> [AIM OF THE TASK]: Up to and including the line that contains "return material", repeat each line of the data exactly, starting from the first.

> [RAW DATA]:
------------------------------------------------

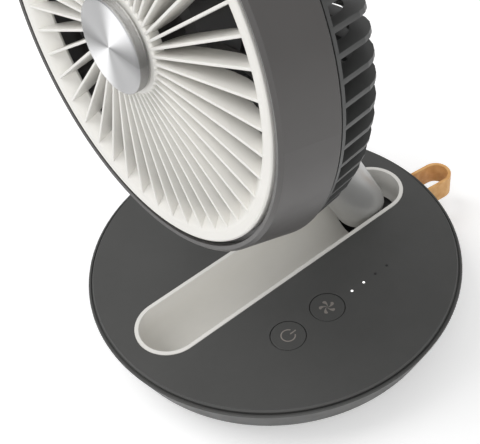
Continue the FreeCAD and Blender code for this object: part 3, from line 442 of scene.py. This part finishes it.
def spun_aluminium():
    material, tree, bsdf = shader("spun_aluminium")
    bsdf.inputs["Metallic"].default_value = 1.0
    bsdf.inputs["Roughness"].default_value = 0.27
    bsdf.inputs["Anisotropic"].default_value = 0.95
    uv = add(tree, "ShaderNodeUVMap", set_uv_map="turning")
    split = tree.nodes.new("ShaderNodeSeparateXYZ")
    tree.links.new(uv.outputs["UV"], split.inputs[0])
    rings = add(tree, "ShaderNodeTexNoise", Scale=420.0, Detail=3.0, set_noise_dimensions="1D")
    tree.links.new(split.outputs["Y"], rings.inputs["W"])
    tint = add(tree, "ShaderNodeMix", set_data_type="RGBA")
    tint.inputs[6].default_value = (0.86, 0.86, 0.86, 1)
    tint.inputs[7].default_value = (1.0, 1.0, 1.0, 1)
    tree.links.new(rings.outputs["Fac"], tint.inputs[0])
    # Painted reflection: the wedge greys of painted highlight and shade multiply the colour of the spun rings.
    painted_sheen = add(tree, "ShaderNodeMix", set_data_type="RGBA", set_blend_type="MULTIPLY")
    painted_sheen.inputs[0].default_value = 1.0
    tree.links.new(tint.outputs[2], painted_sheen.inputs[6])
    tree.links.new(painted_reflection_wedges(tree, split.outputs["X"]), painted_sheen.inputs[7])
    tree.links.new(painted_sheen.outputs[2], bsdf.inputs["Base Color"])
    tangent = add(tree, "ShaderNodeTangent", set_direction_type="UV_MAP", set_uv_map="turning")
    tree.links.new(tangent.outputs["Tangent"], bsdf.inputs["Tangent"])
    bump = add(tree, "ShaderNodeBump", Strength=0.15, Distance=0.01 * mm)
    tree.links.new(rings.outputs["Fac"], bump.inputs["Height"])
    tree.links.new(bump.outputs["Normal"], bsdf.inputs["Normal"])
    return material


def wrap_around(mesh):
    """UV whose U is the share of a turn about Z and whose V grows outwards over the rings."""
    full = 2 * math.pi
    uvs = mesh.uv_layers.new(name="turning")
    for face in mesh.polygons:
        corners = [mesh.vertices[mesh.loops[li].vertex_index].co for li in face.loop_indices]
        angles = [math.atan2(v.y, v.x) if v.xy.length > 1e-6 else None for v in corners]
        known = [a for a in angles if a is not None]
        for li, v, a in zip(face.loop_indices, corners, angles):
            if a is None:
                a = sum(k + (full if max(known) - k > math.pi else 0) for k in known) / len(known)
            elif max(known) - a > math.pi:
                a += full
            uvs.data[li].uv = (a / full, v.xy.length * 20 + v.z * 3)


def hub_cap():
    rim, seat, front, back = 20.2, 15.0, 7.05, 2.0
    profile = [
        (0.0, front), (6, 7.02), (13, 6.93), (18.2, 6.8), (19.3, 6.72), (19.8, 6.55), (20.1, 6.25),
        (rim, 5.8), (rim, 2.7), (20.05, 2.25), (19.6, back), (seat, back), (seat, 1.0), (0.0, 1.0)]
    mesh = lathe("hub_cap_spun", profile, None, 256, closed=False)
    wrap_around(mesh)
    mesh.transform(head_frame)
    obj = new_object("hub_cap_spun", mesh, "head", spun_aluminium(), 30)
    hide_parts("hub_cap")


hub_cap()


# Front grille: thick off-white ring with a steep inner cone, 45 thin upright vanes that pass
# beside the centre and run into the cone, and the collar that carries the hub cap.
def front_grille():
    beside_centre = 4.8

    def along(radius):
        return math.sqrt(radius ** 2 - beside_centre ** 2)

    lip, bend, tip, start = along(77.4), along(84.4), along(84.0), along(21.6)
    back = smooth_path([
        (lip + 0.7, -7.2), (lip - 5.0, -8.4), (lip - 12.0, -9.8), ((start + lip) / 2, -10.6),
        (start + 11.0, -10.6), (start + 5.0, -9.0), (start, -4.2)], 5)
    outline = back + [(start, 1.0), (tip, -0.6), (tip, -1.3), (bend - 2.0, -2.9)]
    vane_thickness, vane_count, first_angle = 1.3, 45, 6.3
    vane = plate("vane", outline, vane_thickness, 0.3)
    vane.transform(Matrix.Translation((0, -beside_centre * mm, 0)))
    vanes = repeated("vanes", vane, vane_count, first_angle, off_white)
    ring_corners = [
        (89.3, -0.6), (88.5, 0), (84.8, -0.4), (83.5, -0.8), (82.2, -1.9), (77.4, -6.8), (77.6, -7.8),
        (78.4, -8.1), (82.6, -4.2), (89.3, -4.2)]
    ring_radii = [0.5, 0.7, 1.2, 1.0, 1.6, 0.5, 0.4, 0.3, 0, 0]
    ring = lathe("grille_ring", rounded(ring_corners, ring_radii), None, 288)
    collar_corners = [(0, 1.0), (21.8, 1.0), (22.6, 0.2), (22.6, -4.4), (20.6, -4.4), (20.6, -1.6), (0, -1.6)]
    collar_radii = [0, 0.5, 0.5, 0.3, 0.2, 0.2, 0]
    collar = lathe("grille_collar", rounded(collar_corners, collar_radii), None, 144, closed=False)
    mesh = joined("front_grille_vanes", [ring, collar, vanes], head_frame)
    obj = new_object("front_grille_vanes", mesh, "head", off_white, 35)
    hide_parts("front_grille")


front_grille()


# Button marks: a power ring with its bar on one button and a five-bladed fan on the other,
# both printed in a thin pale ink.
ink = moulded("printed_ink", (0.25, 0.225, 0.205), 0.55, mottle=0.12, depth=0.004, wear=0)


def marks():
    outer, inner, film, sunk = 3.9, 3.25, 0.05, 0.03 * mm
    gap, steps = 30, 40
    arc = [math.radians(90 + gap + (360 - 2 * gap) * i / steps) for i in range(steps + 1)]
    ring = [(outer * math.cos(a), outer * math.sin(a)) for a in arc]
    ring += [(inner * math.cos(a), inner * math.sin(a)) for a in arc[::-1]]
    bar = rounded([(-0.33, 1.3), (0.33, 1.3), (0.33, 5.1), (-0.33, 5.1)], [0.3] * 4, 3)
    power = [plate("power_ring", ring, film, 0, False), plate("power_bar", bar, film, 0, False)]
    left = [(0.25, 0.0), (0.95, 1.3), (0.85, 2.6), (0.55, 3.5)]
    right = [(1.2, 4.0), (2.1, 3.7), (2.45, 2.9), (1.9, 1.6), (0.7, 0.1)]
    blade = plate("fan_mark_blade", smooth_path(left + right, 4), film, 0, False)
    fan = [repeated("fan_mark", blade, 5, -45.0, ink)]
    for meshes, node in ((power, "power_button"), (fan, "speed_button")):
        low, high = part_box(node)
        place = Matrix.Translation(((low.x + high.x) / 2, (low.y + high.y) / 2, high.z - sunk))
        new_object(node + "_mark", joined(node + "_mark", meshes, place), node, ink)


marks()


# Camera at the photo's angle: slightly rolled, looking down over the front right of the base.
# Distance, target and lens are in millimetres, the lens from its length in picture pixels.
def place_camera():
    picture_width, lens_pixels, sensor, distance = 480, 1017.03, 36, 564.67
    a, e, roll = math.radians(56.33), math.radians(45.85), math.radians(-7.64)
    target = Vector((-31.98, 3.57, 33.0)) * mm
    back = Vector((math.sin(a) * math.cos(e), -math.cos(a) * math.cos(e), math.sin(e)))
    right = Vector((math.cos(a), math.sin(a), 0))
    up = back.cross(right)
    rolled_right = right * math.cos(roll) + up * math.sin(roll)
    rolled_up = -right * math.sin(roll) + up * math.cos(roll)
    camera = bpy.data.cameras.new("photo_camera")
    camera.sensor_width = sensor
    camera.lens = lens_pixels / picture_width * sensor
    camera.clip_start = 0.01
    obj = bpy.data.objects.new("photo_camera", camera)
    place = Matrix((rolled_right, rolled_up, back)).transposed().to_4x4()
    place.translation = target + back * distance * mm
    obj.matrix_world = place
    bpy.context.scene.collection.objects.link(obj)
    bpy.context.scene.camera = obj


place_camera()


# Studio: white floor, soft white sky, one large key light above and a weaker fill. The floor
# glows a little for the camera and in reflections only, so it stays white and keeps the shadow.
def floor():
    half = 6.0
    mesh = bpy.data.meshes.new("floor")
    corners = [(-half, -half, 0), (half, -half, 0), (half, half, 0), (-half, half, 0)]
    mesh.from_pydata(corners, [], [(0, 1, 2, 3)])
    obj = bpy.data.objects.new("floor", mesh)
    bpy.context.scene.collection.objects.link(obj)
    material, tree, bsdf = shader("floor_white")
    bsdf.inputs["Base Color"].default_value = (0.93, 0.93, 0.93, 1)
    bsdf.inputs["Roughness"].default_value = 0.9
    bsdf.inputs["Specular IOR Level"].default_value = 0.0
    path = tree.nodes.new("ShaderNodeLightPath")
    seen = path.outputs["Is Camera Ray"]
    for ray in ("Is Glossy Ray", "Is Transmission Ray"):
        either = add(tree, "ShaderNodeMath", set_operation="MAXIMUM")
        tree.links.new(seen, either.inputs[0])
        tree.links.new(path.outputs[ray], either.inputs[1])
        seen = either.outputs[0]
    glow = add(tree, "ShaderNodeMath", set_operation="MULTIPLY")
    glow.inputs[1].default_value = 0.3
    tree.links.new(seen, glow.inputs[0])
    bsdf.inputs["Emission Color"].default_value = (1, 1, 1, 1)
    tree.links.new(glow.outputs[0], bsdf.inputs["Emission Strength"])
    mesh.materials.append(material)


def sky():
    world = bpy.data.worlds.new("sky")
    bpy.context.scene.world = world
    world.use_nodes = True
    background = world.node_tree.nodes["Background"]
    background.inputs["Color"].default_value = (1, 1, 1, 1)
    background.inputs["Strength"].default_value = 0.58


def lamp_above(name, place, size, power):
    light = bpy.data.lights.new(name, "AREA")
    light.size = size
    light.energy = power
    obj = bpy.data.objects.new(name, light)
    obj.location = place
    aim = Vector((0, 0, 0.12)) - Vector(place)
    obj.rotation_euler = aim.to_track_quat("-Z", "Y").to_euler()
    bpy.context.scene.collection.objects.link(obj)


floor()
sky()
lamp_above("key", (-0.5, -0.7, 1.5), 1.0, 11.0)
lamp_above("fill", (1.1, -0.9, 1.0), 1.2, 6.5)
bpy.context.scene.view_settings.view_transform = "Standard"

------------------------------------------------

> [THE SOLUTION]:
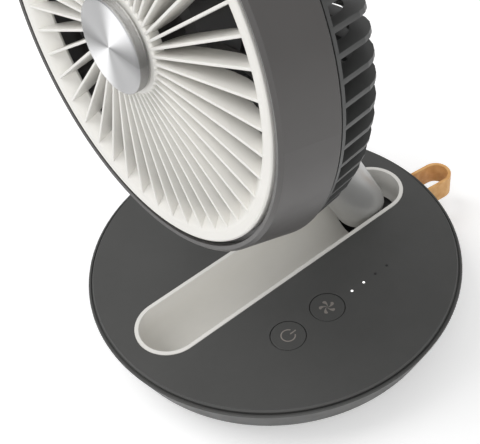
Continue the FreeCAD and Blender code for this object: part 3, from line 442 of scene.py. This part finishes it.
def spun_aluminium():
    material, tree, bsdf = shader("spun_aluminium")
    bsdf.inputs["Metallic"].default_value = 1.0
    bsdf.inputs["Roughness"].default_value = 0.27
    bsdf.inputs["Anisotropic"].default_value = 0.95
    uv = add(tree, "ShaderNodeUVMap", set_uv_map="turning")
    split = tree.nodes.new("ShaderNodeSeparateXYZ")
    tree.links.new(uv.outputs["UV"], split.inputs[0])
    rings = add(tree, "ShaderNodeTexNoise", Scale=420.0, Detail=3.0, set_noise_dimensions="1D")
    tree.links.new(split.outputs["Y"], rings.inputs["W"])
    tint = add(tree, "ShaderNodeMix", set_data_type="RGBA")
    tint.inputs[6].default_value = (0.86, 0.86, 0.86, 1)
    tint.inputs[7].default_value = (1.0, 1.0, 1.0, 1)
    tree.links.new(rings.outputs["Fac"], tint.inputs[0])
    # Painted reflection: the wedge greys of painted highlight and shade multiply the colour of the spun rings.
    painted_sheen = add(tree, "ShaderNodeMix", set_data_type="RGBA", set_blend_type="MULTIPLY")
    painted_sheen.inputs[0].default_value = 1.0
    tree.links.new(tint.outputs[2], painted_sheen.inputs[6])
    tree.links.new(painted_reflection_wedges(tree, split.outputs["X"]), painted_sheen.inputs[7])
    tree.links.new(painted_sheen.outputs[2], bsdf.inputs["Base Color"])
    tangent = add(tree, "ShaderNodeTangent", set_direction_type="UV_MAP", set_uv_map="turning")
    tree.links.new(tangent.outputs["Tangent"], bsdf.inputs["Tangent"])
    bump = add(tree, "ShaderNodeBump", Strength=0.15, Distance=0.01 * mm)
    tree.links.new(rings.outputs["Fac"], bump.inputs["Height"])
    tree.links.new(bump.outputs["Normal"], bsdf.inputs["Normal"])
    return material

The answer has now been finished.